Opinion: The current travails within the Greens are not the first time a minor party has been derailed by the pressures of being a government support party. In 1998, after the break-up of its coalition with National, New Zealand First split into three – the original party, the new Mauri Pacific Party, and a group of independent MPs. Four years later, the Alliance split in two, causing sufficient instability for then Prime Minister Helen Clark to call an early election three to four months before it was due in the forlorn hope it would gain an outright majority for her.
While the specific circumstances of each of these events are different, they have a common starting point. In each case, the tension of being a government support partner and maintaining separate party identity has proved too great. In 1998, New Zealand First MPs felt they were being pushed around excessively by National, with matters coming to a head over the comparatively small issue of the sale of shares in Wellington Airport. The breakpoint for the Alliance was the government’s support of the US-led Operation Enduring Freedom in Afghanistan after the 9/11 terrorist attacks. The crisis the Greens face is because of membership concern that Climate Change Minister James Shaw has been too conciliatory and insufficiently radical on climate change policy.
History sends a clear message that the political consequences are dire for parties behaving this way. At the 1999 election, New Zealand First remained in Parliament only because its leader, Winston Peters, retained the Tauranga seat by a mere 63 votes, allowing him to bring in four MPs on his coattails (a system he now vehemently opposes), and the Alliance was tossed out of Parliament altogether in 2002. There are presumably some wise heads in the Greens who are cognisant of these realities.

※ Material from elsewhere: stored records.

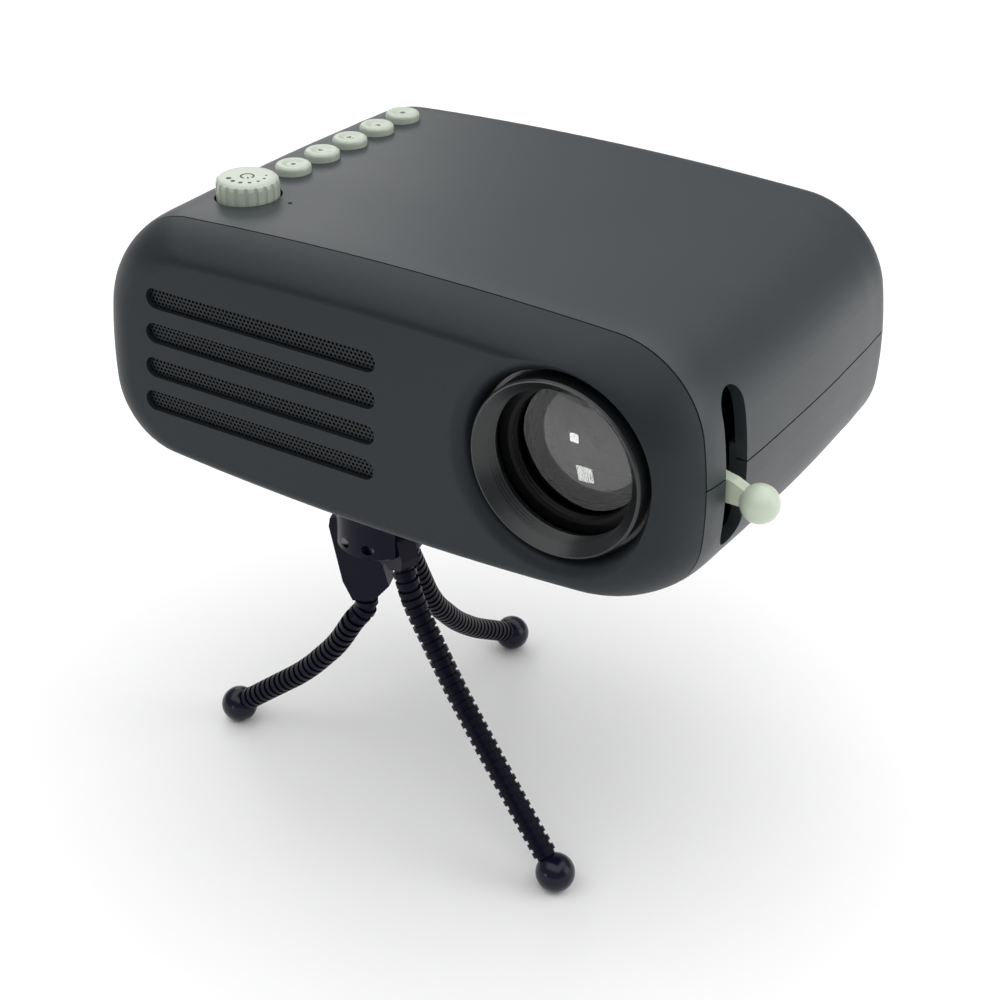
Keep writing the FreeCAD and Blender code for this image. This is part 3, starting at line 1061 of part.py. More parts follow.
for side, (heading, swing, is_long, route, foot) in LEGS.items():
    turn = Rotation(Vector(0, 0, 1), heading).multiply(Rotation(Vector(0, 1, 0), -swing))
    length = "bracket_length" if is_long else "short_length"
    bracket_tools = [
        cylinder(f"{side}_bracket_bore", "hinge_pin + running_play", "2 * bracket_thickness",
                 ("0", "-bracket_thickness", "0"), "y"),
        cylinder(f"{side}_leg_socket", "leg_core", "plug_depth + 1", ("0", "0", f"-{length} - 1"))]
    piece(f"{side}_leg_bracket", cut(f"{side}_bracket", bracket_form(side, is_long), bracket_tools),
          (f"mount_x + pin_reach * cos({heading})", f"mount_y + pin_reach * sin({heading})", PIN_LEVEL), turn)
    reach = Rotation(Vector(0, 0, 1), heading).multVec(Vector(number("pin_reach"), 0, 0))
    pivot = Vector(number("mount_x"), number("mount_y"), number(PIN_LEVEL)) + reach
    down = turn.multVec(Vector(0, 0, -1))
    tip = pivot + down * number(length)
    root = tip - down * number("plug_depth")
    below = tip + down * (0.7 * number("plug_depth"))
    foot_centre = Vector(foot[0], foot[1], number("foot_level"))
    leg = leg_shape([root, below] + [Vector(*spot) for spot in route] + [foot_centre],
                    number("plug_depth + rib_pitch * 0.6"), number("foot_radius"))
    piece(f"{side}_leg", solid(f"{side}_leg_form", leg))
    globe = Part.makeSphere(number("foot_radius"), foot_centre).cut(leg)
    piece(f"{side}_foot", solid(f"{side}_foot_form", globe))

# ---------------------------------------------------------------- check and write
doc.recompute()
faults = [item.Name for item in doc.Objects if {"Invalid", "Error"} & set(item.State)]
for node, item in pieces.items():
    if item.Shape.isNull() or not item.Shape.isValid() or not item.Shape.Solids:
        faults.append(node)
if faults:
    raise RuntimeError("not sound: " + ", ".join(faults))
os.makedirs("parts", exist_ok=True)
for node, item in pieces.items():
    item.Shape.exportStep(f"parts/{node}.step")
    print(f"{node}: {len(item.Shape.Solids)} solid(s), {item.Shape.Volume:.0f} mm3")
print(len(pieces), "pieces")
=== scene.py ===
# %% [markdown]
# # Mini projector on a flexible tripod
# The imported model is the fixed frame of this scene: its pieces are never moved or reshaped here. They get
# their finishes, the small printed marks and the punched grille sheet, then a floor, lights and a camera.
# Blender works in metres, so `MM` turns the millimetres that a maker thinks in into metres.

# %% Load the frame
import bmesh
import bpy
import json
import math
from mathutils import Matrix, Vector


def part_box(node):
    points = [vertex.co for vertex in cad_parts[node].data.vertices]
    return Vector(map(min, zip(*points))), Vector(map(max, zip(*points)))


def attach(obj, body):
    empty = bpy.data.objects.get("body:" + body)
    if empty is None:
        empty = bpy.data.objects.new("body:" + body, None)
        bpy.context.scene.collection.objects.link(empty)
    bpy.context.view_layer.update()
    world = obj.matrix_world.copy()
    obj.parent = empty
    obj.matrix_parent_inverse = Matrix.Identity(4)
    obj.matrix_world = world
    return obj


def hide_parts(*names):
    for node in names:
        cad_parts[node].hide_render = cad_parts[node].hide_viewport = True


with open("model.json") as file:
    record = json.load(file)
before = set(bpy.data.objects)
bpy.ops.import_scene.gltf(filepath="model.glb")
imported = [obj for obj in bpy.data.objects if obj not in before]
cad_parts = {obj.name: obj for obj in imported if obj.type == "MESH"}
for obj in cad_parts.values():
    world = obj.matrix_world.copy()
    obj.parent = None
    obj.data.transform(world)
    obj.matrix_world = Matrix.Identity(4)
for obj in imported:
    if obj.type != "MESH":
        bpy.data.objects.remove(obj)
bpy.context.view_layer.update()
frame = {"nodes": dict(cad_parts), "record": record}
MM = 0.001

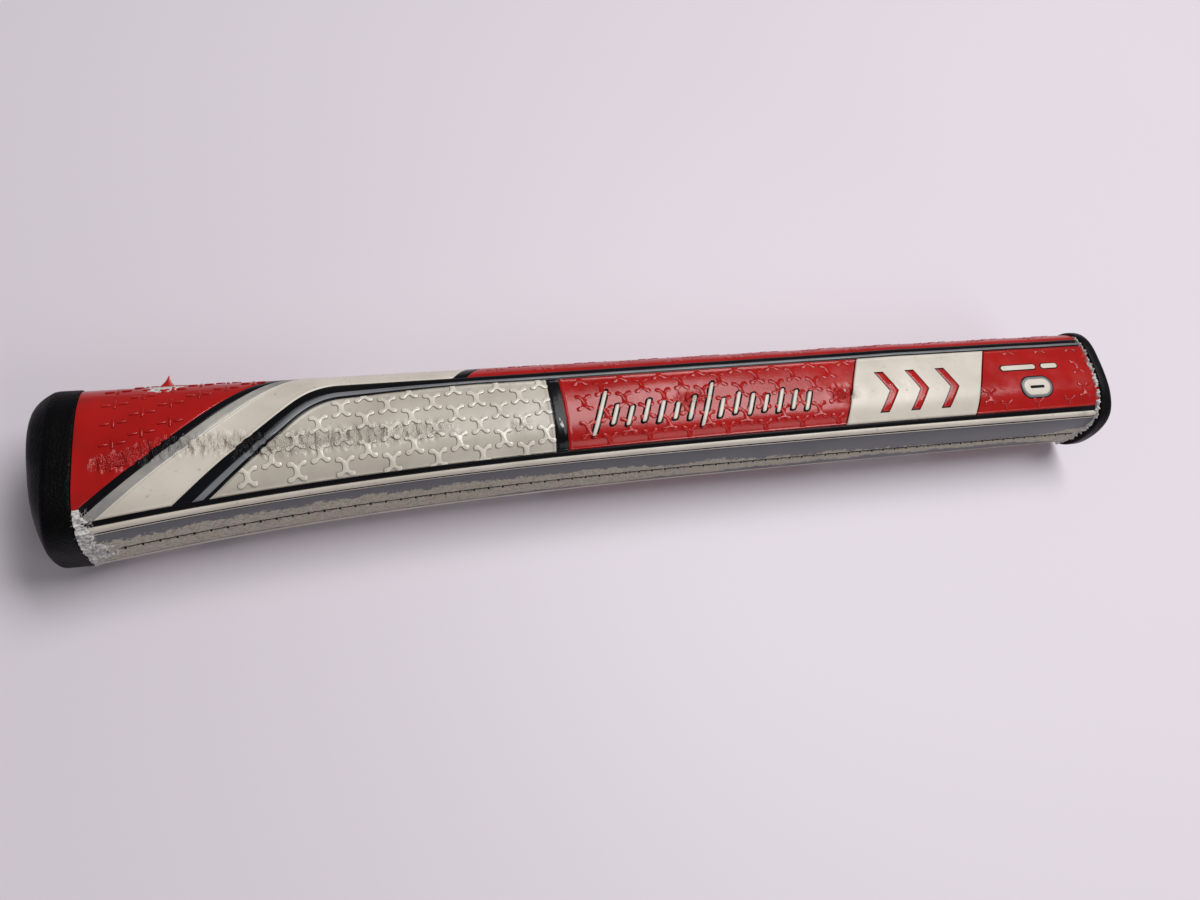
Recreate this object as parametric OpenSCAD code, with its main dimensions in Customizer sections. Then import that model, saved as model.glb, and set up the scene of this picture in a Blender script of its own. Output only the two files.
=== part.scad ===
// Pistol putter grip: a foam under-listing with a blind shaft bore, a felt-backed
// wrap stitched along the spine, a rubber mouth ring, a rubber butt cap, and a
// threaded port with a screw-out plug.
// +X runs along the bore toward the mouth, +Y is the flat thumb face, -Y is the
// stitched spine, and the origin is on the bore axis at the mouth.

/* [Length] */
// Whole grip, butt to mouth
grip_len = 266.7; // [250:0.1:280]
// Butt cap that shows past the wrap
cap_len = 9.7; // [6:0.1:14]
// Mouth ring that shows past the wrap
ring_len = 4; // [2:0.1:8]

/* [Section] */
// Half width at the mouth end of the wrap
half_w_mouth = 13.4; // [11:0.1:18]
// Half width at the butt end of the wrap
half_w_butt = 13.7; // [11:0.1:20]
// Bore axis to the flat thumb face
front_depth = 13.5; // [11:0.1:16]
// Bore axis to the spine at the mouth end
back_mouth = 14.6; // [11:0.1:18]
// Bore axis to the spine at the butt end
back_butt = 23.2; // [14:0.1:30]
// Widest point of the section, at the mouth end
wide_mouth = 1.6; // [-6:0.1:6]
// Widest point of the section, at the butt end
wide_butt = -9.5; // [-14:0.1:4]
// Part of the length, from the mouth, where the heel begins
heel_start = 0.23; // [0:0.01:0.9]
// How late the heel swells
heel_pow = 3.5; // [1:0.1:5]
// Roundness of the section, higher is squarer
squareness = 2.9; // [2:0.1:5]

/* [Layers] */
// Printed skin
skin_t = 0.9; // [0.5:0.05:2]
// Felt under the skin
felt_t = 0.7; // [0.4:0.05:2]
// Glue line between layers
glue_gap = 0.06; // [0.03:0.01:0.2]
// Shaft bore radius
bore_r = 7.37; // [6:0.01:9]
// Shaft bore depth
bore_len = 250; // [200:1:255]

/* [Spine] */
// Spacing of the stitches
stitch_pitch = 3.4; // [2:0.1:6]
// Thread radius
thread_r = 0.28; // [0.15:0.01:0.5]
// Length of one stitch across the seam
stitch_len = 1.7; // [1:0.1:4]
// Depth of the valley the stitches lie in
valley = 0.55; // [0.2:0.05:0.7]
// Half width of the valley's floor
valley_half = 0.95; // [0.6:0.05:2]
// Half width of the reinforcing tape under the seam
tape_half = 5; // [3:0.1:8]
// Tape thickness
tape_t = 0.35; // [0.2:0.05:0.8]

/* [Relief] */
// Seam to the inner edge of the raised bead
bead_in = 7.4; // [5:0.1:10]
// Seam to the outer edge of the raised bead
bead_out = 10; // [8:0.1:13]
// Bead height
bead_h = 0.35; // [0:0.05:1]
// Seam to the bottom edge of the side panel
panel_in = 11.5; // [10:0.1:15]
// Drop of the side panel's border groove
panel_drop = 0.2; // [0:0.05:0.5]

/* [Rubber ends] */
// How far the mouth ring stands proud of the wrap at its sides
ring_lip = 0.6; // [0:0.1:1]
// How far the mouth ring stands proud of the wrap at the spine
ring_heel = 1.6; // [0:0.1:2]
// How far the ring's end draws in at the spine
ring_draw_heel = 0.2; // [0.1:0.1:2]
// How far the ring's end draws in at the thumb face
ring_draw_front = 2.2; // [0.5:0.1:3]
// How far the butt cap stands proud of the wrap
cap_lip = 0.3; // [0:0.1:1]
// Depth of the cap's domed end at the heel
dome_heel = 3.2; // [2:0.1:7]
// Depth of the cap's domed end at the sides
dome_side = 4.6; // [3:0.1:6]
// Fullness of the dome, 1 is a plain cone
dome_full = 2.2; // [1:0.05:3]
// Mouth ring spigot radius
spigot_r = 9.4; // [8.5:0.1:10]
// Butt cap spigot radius
cap_spigot_r = 10.2; // [9.5:0.1:11]

/* [Butt port] */
// Port flange radius
flange_r = 9.2; // [8:0.1:10]
// Port body radius
port_r = 7.8; // [7:0.1:9]
// Thread engagement
shank_len = 8; // [5:0.5:12]
// Plug shank radius
shank_r = 4.8; // [4:0.1:6]
// Plug head radius
head_r = 6.6; // [6:0.1:7]
// Plug head thickness
head_t = 2.2; // [1:0.1:4]
// Gasket thickness
gasket_t = 1; // [0.5:0.1:2]
// Key socket, across flats
key_af = 6; // [4:0.5:8]
// Running clearance on the plug
run_gap = 0.07; // [0.02:0.01:0.1]

/* [Hidden] */
x_mouth = -ring_len;
x_butt = -grip_len + cap_len;
wrap_len = x_mouth - x_butt;
slit = 0.15;
ramp_end = valley_half + 0.75;
fixed_gap = 0.05;
tape_margin = 2.6;
felt_in = -skin_t - glue_gap;
core_in = felt_in - felt_t - glue_gap;
spigot_len = 5;
cap_spigot_len = 4.8;
face_x = -grip_len + 0.4;
flange_t = 1.3;
rim_w = 0.3;
seat_x = face_x + head_t + gasket_t + fixed_gap;
shank_x = seat_x + shank_len;
port_end_x = x_butt + cap_spigot_len;
around = 18;
stations = 26;
foam_col = [0.1, 0.1, 0.11];
red_col = [0.7, 0.03, 0.05];

// ---- Section curve: half of it, from the spine round to the thumb face ----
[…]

These examples highlight the problems government support parties always face. If the record of parties such as New Zealand First, the Alliance, and now the Greens, taking an assertive approach to their government support partner role is not great, it is no better for those that have sought a more co-operative and collaborative role. UnitedFuture (2002-17), ACT (2008-17) and the Māori Party (2008-17) were far more stable and reliable long-term government partners which were eventually voted out of Parliament or reduced to single MP status. ACT’s resurgence since 2017 has occurred only while it has been on the Opposition benches. The same has been true for Te Pati Māori since 2020.
Notwithstanding the Prime Minister’s endorsement, and assuming he regains the co-leadership of the Greens through the current process, his days are nevertheless surely numbered
While the Greens need to resolve their current problems as quickly as possible, they are unlikely to suffer long-term political damage, because Labour retains an outright majority in the House. Ironically, although they are a government support partner, the Greens are saved at present because of Labour’s majority, at least until the next election. Whatever the outcome of the leadership contest, there is no threat to the immediate stability of the Government. Nor is there likely to be, with the Prime Minister having made it clear that Shaw will be retained as Climate Change Minister, whatever the Greens may do to him.
But Shaw’s long-term future as Greens co-leader is not so promising. Notwithstanding the Prime Minister’s endorsement, and assuming he regains the co-leadership of the Greens through the current process, his days are nevertheless surely numbered. Once political parties air, however discreetly at first, discontent with their leadership, an inevitable process of destabilisation begins, making it virtually impossible for the leader to continue in office. With Shaw’s leadership being contested at last year’s annual conference and again more strongly this year, it is only a matter of time before the gathering trickles of discontent of the past couple of years become too strong for him to resist.
However, whatever happens next, Shaw will remain Climate Change Minister until the next election. That will further infuriate those members of the Greens frustrated by his conciliatory style. Shaw’s announcement he intends to recontest the co-leadership because he still has things to do makes it clear he is not planning to be finished with climate change policy for some time yet.
The term of the current chair of the Climate Change Commission, Rod Carr – who said on his appointment he came out of retirement to take on the role at Shaw’s invitation – expires in 2024. It is not beyond the realms of possibility that Shaw, disillusioned by his treatment from the Greens, but unbowed by his commitment to climate change policy, could choose to leave Parliament at the 2023 election and then be appointed the following year – by either a Labour or a new National-led government – to become the next chair of the Climate Change Commission for a five-year term. For Labour, that would be a logical acknowledgement of his service to date; for National, it would be a significant display of bipartisanship, signalling clear continuity in New Zealand’s approach to climate change policy.
While activists within the Greens may view Shaw’s removal as an opportunity to reassert their climate change radicalism, it will not lead to stronger Government climate change policy. Shaw’s leadership within the Government on climate change policy will remain, as the Prime Minister has made clear, despite what the Green Party may think or wish. If National leads the next government, the Greens’ influence on anything will end, and it will be back to the soulless grind of Opposition some in the party seem more comfortable with.
Until now, the Greens had been handling well the role of being a government support partner and retaining their separate identity. They looked likely to grow their support at the next election, contrary to the experience of previous support parties. But the moves against Shaw threaten that. A more radical Greens’ agenda may well excite the party’s activists, but only at the expense of its more mainstream support – a risk Shaw understands and is determined to avoid.